"O artista é o viajante feliz que, após ter longamente navegado sobre as águas da dúvida, nas trevas do esforço, pode, enfim, bradar: terra!"

(Mikel Dufrenne)

sábado, 13 de março de 2010

"A pouca realidade" - Fala, Ferreira Gullar!!!

Esta semana li um texto de Ferreira Gullar na Folha de S. Paulo (7 de março), que achei por bem compartilhar. O poeta e ensaísta questiona os rumos tomados pelos organizadores da próxima Bienal de São Paulo. No evento, serão exibidos filmes de ficção que tratam da realidade política, econômica e social, o que denota uma nítida perda do sentido artístico sempre inerente à Bienal, em detrimento de uma mostra da "vida real". Segundo Gullar, "O realismo do passado representava a realidade; o de agora mostra-a". Mesmo quando Coubert apresentou ao público francês as telas "realistas", o que estava em jogo era uma leitura, ou melhor dizendo, possiblidade do real, e não uma fotografia dele, como querem no evento paulistano.

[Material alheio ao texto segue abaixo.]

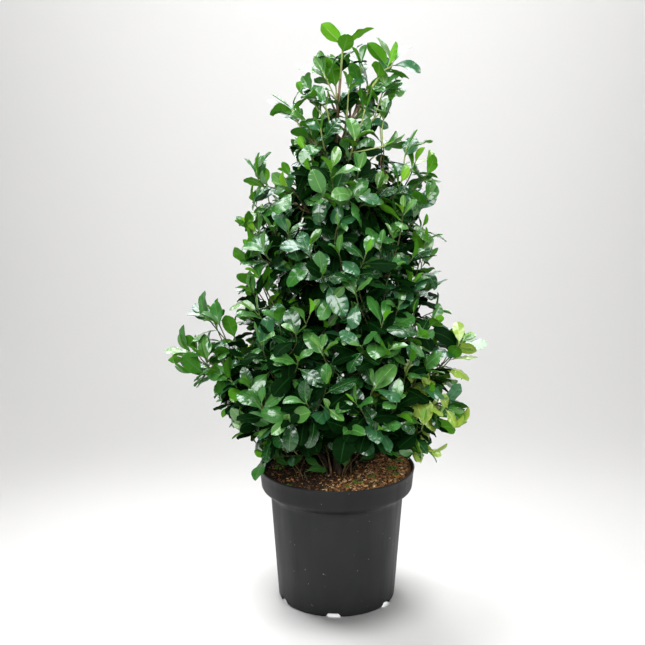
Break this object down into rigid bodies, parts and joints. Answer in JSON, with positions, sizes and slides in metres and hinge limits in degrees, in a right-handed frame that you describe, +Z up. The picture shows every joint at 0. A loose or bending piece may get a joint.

Gullar, em seu texto, passeou por vários artistas plásticos, dos realistas aos impressionistas, dos dadaístas aos cubistas etc, mostrando que "A arte existe porque a realidade não nos basta", e que "copiar a realidade é chover no molhado". O mundo em seu sentido literal é já conhecido por todos, e sua retratação nada acrescentaria aos nossos sentidos. A arte, por outro lado, traz "um deslumbramento a mais no mundo". Contentar-se apenas com o que é permitido à visão e ao tato físicos é, sem dúvida, renegar a capacidade do homem de transfigurar e ou mesmo transcender o mundo concreto, alcançando uma percepção mais depurada de si mesmo e do que nos circunda. Copiar o mundo é informar, dizer o que é notório, constatar o que é óbvio; fazer arte é desautomatizar, desfazer as evidências e despertar a imaginação.  Bastar-se com a realidade é assumir que haja um controle rigoroso sobre o mundo e que existe apenas um juízo definitivo acerca de tudo.